ARIN地域では、ARIN ACがコミュニティに対する問題提起のため提案を行いましたが、異なった提案者によりAPNIC、RIPEでもそれぞれ提案が行われています。 これに対して、会場では以下のような慎重な意見が主流となっていました。
- 闇取り引きはどんなものにでも存在するが、実際に問題となるほどの規模になるとは想定しにくい。
- 実際、闇取り引きが一般化されたら大問題ではあるが、そうでなければ移転を認めるほうが大きな問題。あらかじめ対応案を策定しておき、問題が起こってから発動するほうがよいのでは。
- IPv4における移転を認めた場合、IPv6への影響も考慮するべき。
- 実際に起こるという予測の根拠が推測の域をでていない。もう少し調査が必要ではないか。
一方、実装にともなう問題だけではなく、実装しないことにより生じる問題も検討し、どちらがより深刻な事態になるのか判断するべき等、支持する意見も一部の参加者から出ていました。そして、賛否はともかく引き続き検討の必要性を感じる参加者が多かったため、継続議論となりました。
IANAからRIRへの最後のIPv4アドレス分配ポリシー
これは、JPNICがAfriNIC、LACNICコミュニティの代表者と共同で、各RIRのコミュニティに対して行っている提案です。
提案内容は、IANAにおけるIPv4アドレスの在庫が/8ブロック5個を切った時点で、各RIRへ一律/8を1ブロックずつ分配するというものです。
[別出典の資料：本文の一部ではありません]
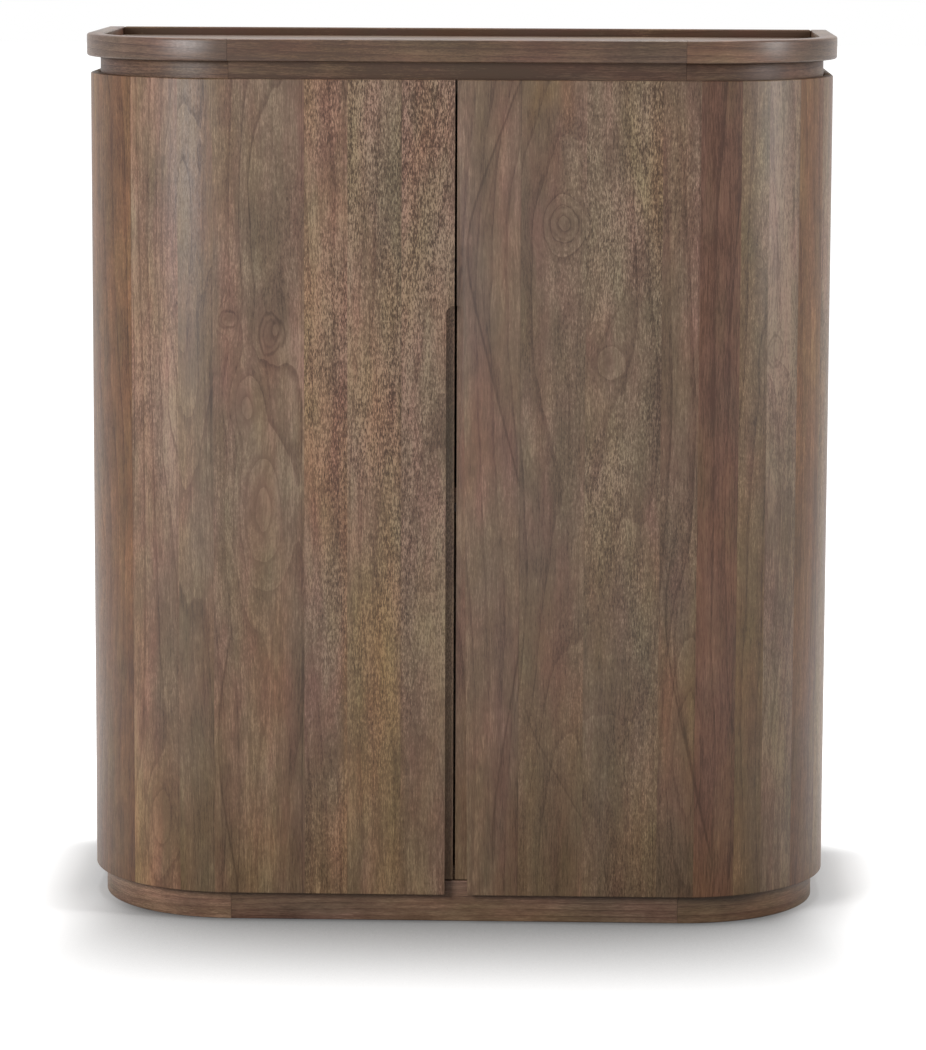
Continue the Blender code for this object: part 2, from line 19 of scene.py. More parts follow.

IANAからRIRへの最後のブロックの分配サイズをあらかじめ定義することにより、IANA在庫終了時における余計な混乱を避けること、RIRがそれぞれの地域において分配方針とペースの検討のしやすさにつなげることを目的としています。
この提案に対して会場からの反対意見は特になく、コンセンサスが得られました。AfriNIC、LACNICコミュニティでは、自らの代表者が提案していることからコンセンサスが得られると考えられており、グローバルポリシーとして施行されるかどうかはRIPE、APNICコミュニティの反応次第です。今年、2008年で本提案の今後の方向性が定まることになると予想されます。
歴史的PIアドレス保有者へのIPv6 PIアドレスの割り当て
ARINのポリシーでは、現在IPv4アドレスの分配を受けていれば、ARINから直接IPv6アドレスの分配を受けられるように定義されています。しかし、歴史的経緯を持つPIアドレスについては対象に含まれていません。
この提案は、効率的に利用されていない歴史的PIアドレスに対してそのままIPv6の割り当てを認めることが適切ではないにしても、効率的な利用が確認でき、ARINと合意書を締結していれば、他のIPv4アドレスの割り当て先と同じく、IPv6 PIアドレスの分配を認めようというものです。昨年のミーティングですでにおおよその支持が確認されており、今回はコメントを反映した提案であったため、会場からは大きな反対意見や議論はなく、挙手により支持が確認されました。
その他
APNIC地域でも提案が行われ否決された「2007-27: RIR間での在庫調整によるIPv4在庫枯渇期の統一」は、IANAの在庫枯渇後、RIR間でお互いの在庫を譲り合うことにより枯渇時期を調整しようという趣旨ですが、これはARINでも否決されました。したがって、今後、このような考え方での枯渇対応について、世界的に議論が行われる可能性は低いと言えます。
所感
2008-2と2007-23についてはAPNIC25でも議論が行われましたが、同じ提案であっても参加者の基本的な姿勢や議論の方向性が、APNICのミーティングと大きく異なっていたことが印象的でした。
2008-2に該当するIPv4アドレス移転に関して、ARIN地域以外のRIRオープンポリシーフォーラムでも盛んに議論が展開されています。現在JPNICでは、「余ったアドレスがあるのならレジストリに返納するべき」という考えを持っていますが、我々としてもこの議論の動向を注視して、分析と検討を進めてまいります。
次回のARINミーティング
次回のARINミーティングはNANOGとの併催で、2008年10月15日~17日にロサンゼルスで開催されます。